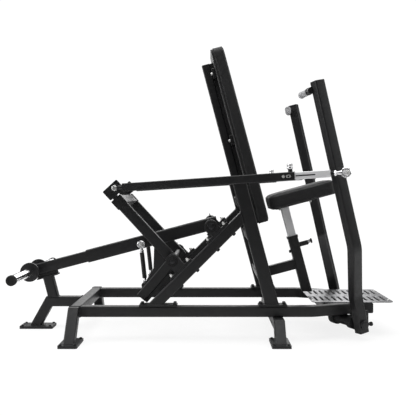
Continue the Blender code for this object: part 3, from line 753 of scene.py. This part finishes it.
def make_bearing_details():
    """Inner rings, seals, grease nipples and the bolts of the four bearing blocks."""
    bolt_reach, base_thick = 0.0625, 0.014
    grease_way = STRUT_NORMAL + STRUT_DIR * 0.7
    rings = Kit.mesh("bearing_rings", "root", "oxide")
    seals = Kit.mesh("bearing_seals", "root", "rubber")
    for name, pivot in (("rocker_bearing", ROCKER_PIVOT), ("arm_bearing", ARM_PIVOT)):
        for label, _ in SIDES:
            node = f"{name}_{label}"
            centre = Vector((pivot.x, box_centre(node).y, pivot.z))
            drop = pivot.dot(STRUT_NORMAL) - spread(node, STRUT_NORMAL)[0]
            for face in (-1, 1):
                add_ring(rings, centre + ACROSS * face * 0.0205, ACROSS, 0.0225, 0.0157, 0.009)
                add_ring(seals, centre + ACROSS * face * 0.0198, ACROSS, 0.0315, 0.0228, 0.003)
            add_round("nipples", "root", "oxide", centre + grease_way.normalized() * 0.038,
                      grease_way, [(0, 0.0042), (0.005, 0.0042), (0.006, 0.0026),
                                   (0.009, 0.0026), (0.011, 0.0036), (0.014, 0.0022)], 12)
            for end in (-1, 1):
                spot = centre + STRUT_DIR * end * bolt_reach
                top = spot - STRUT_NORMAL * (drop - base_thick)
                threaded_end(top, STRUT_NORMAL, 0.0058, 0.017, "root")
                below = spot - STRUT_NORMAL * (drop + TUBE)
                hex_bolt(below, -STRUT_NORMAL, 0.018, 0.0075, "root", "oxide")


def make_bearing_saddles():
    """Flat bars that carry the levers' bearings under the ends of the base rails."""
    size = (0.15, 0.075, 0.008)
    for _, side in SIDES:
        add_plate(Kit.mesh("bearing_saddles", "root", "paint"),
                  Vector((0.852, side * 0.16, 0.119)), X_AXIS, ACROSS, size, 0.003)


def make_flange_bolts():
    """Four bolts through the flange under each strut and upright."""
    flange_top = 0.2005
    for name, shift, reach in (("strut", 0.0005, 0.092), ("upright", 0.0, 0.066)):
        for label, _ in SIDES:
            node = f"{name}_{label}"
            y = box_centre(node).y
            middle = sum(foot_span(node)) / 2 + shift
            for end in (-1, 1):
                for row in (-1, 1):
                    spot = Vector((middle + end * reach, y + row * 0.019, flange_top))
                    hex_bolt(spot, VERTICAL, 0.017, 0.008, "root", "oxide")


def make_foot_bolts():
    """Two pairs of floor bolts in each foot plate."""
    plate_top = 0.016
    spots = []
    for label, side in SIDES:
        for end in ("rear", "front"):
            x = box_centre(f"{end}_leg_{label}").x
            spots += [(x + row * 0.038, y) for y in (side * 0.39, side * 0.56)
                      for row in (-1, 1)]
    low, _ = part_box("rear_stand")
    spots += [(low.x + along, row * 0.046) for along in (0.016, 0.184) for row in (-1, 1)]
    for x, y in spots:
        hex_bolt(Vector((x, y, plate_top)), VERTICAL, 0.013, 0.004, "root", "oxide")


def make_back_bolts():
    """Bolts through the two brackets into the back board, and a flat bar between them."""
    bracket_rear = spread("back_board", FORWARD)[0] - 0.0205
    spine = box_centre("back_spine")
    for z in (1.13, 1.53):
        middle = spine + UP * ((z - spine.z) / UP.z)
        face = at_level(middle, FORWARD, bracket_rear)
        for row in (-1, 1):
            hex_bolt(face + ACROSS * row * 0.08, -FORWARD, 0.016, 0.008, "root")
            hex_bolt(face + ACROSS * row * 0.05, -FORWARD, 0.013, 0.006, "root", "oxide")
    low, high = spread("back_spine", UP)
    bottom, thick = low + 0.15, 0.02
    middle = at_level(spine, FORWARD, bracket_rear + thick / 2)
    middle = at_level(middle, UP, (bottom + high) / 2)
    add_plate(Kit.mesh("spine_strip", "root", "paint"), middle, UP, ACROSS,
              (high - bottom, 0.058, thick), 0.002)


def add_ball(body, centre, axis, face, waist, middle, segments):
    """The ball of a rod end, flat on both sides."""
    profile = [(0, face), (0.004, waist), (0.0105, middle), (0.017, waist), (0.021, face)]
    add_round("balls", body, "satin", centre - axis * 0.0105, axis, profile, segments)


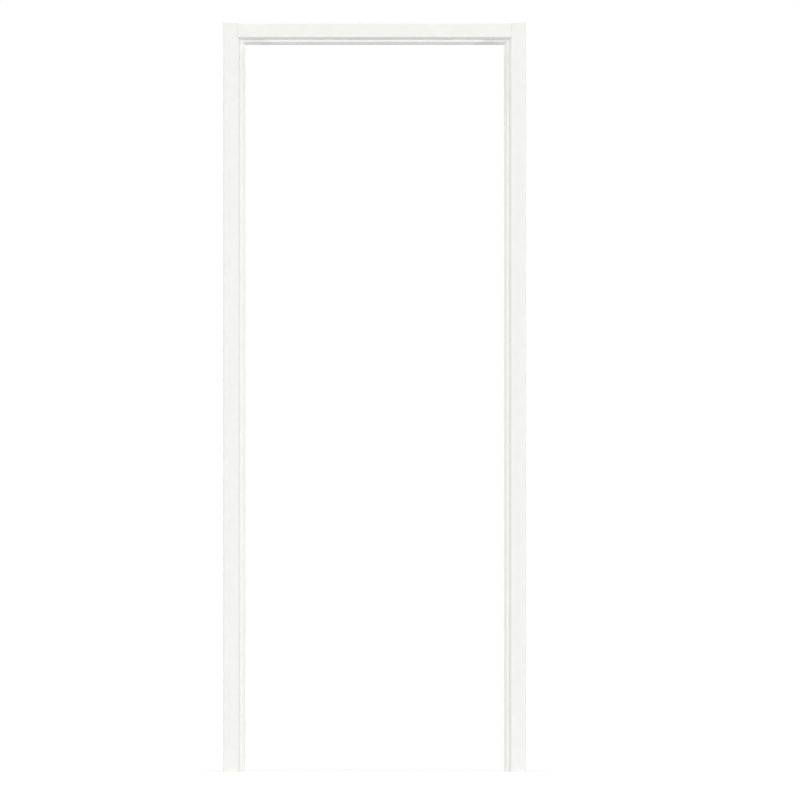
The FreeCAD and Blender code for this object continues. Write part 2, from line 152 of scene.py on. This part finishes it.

TO DO: Go through the records above and set each one down exactly, please.

WRITTEN ANSWER:
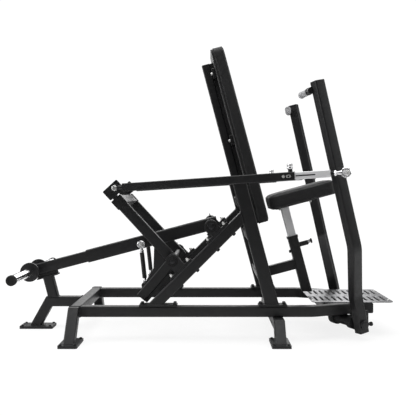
Continue the Blender code for this object: part 3, from line 753 of scene.py. This part finishes it.
def make_bearing_details():
    """Inner rings, seals, grease nipples and the bolts of the four bearing blocks."""
    bolt_reach, base_thick = 0.0625, 0.014
    grease_way = STRUT_NORMAL + STRUT_DIR * 0.7
    rings = Kit.mesh("bearing_rings", "root", "oxide")
    seals = Kit.mesh("bearing_seals", "root", "rubber")
    for name, pivot in (("rocker_bearing", ROCKER_PIVOT), ("arm_bearing", ARM_PIVOT)):
        for label, _ in SIDES:
            node = f"{name}_{label}"
            centre = Vector((pivot.x, box_centre(node).y, pivot.z))
            drop = pivot.dot(STRUT_NORMAL) - spread(node, STRUT_NORMAL)[0]
            for face in (-1, 1):
                add_ring(rings, centre + ACROSS * face * 0.0205, ACROSS, 0.0225, 0.0157, 0.009)
                add_ring(seals, centre + ACROSS * face * 0.0198, ACROSS, 0.0315, 0.0228, 0.003)
            add_round("nipples", "root", "oxide", centre + grease_way.normalized() * 0.038,
                      grease_way, [(0, 0.0042), (0.005, 0.0042), (0.006, 0.0026),
                                   (0.009, 0.0026), (0.011, 0.0036), (0.014, 0.0022)], 12)
            for end in (-1, 1):
                spot = centre + STRUT_DIR * end * bolt_reach
                top = spot - STRUT_NORMAL * (drop - base_thick)
                threaded_end(top, STRUT_NORMAL, 0.0058, 0.017, "root")
                below = spot - STRUT_NORMAL * (drop + TUBE)
                hex_bolt(below, -STRUT_NORMAL, 0.018, 0.0075, "root", "oxide")


def make_bearing_saddles():
    """Flat bars that carry the levers' bearings under the ends of the base rails."""
    size = (0.15, 0.075, 0.008)
    for _, side in SIDES:
        add_plate(Kit.mesh("bearing_saddles", "root", "paint"),
                  Vector((0.852, side * 0.16, 0.119)), X_AXIS, ACROSS, size, 0.003)


def make_flange_bolts():
    """Four bolts through the flange under each strut and upright."""
    flange_top = 0.2005
    for name, shift, reach in (("strut", 0.0005, 0.092), ("upright", 0.0, 0.066)):
        for label, _ in SIDES:
            node = f"{name}_{label}"
            y = box_centre(node).y
            middle = sum(foot_span(node)) / 2 + shift
            for end in (-1, 1):
                for row in (-1, 1):
                    spot = Vector((middle + end * reach, y + row * 0.019, flange_top))
                    hex_bolt(spot, VERTICAL, 0.017, 0.008, "root", "oxide")


def make_foot_bolts():
    """Two pairs of floor bolts in each foot plate."""
    plate_top = 0.016
    spots = []
    for label, side in SIDES:
        for end in ("rear", "front"):
            x = box_centre(f"{end}_leg_{label}").x
            spots += [(x + row * 0.038, y) for y in (side * 0.39, side * 0.56)
                      for row in (-1, 1)]
    low, _ = part_box("rear_stand")
    spots += [(low.x + along, row * 0.046) for along in (0.016, 0.184) for row in (-1, 1)]
    for x, y in spots:
        hex_bolt(Vector((x, y, plate_top)), VERTICAL, 0.013, 0.004, "root", "oxide")


def make_back_bolts():
    """Bolts through the two brackets into the back board, and a flat bar between them."""
    bracket_rear = spread("back_board", FORWARD)[0] - 0.0205
    spine = box_centre("back_spine")
    for z in (1.13, 1.53):
        middle = spine + UP * ((z - spine.z) / UP.z)
        face = at_level(middle, FORWARD, bracket_rear)
        for row in (-1, 1):
            hex_bolt(face + ACROSS * row * 0.08, -FORWARD, 0.016, 0.008, "root")
            hex_bolt(face + ACROSS * row * 0.05, -FORWARD, 0.013, 0.006, "root", "oxide")
    low, high = spread("back_spine", UP)
    bottom, thick = low + 0.15, 0.02
    middle = at_level(spine, FORWARD, bracket_rear + thick / 2)
    middle = at_level(middle, UP, (bottom + high) / 2)
    add_plate(Kit.mesh("spine_strip", "root", "paint"), middle, UP, ACROSS,
              (high - bottom, 0.058, thick), 0.002)


def add_ball(body, centre, axis, face, waist, middle, segments):
    """The ball of a rod end, flat on both sides."""
    profile = [(0, face), (0.004, waist), (0.0105, middle), (0.017, waist), (0.021, face)]
    add_round("balls", body, "satin", centre - axis * 0.0105, axis, profile, segments)


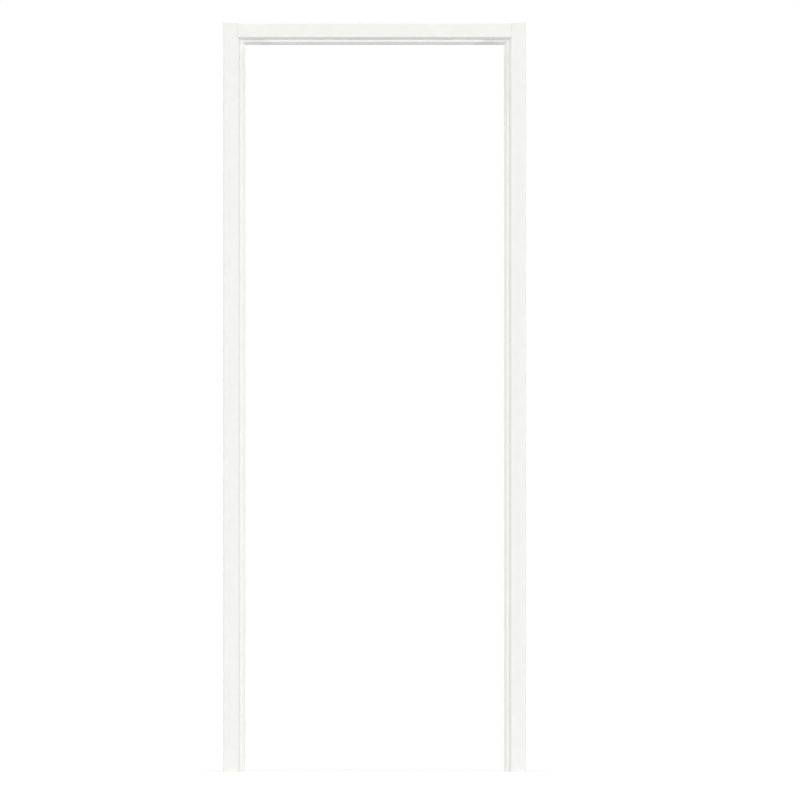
The FreeCAD and Blender code for this object continues. Write part 2, from line 152 of scene.py on. This part finishes it.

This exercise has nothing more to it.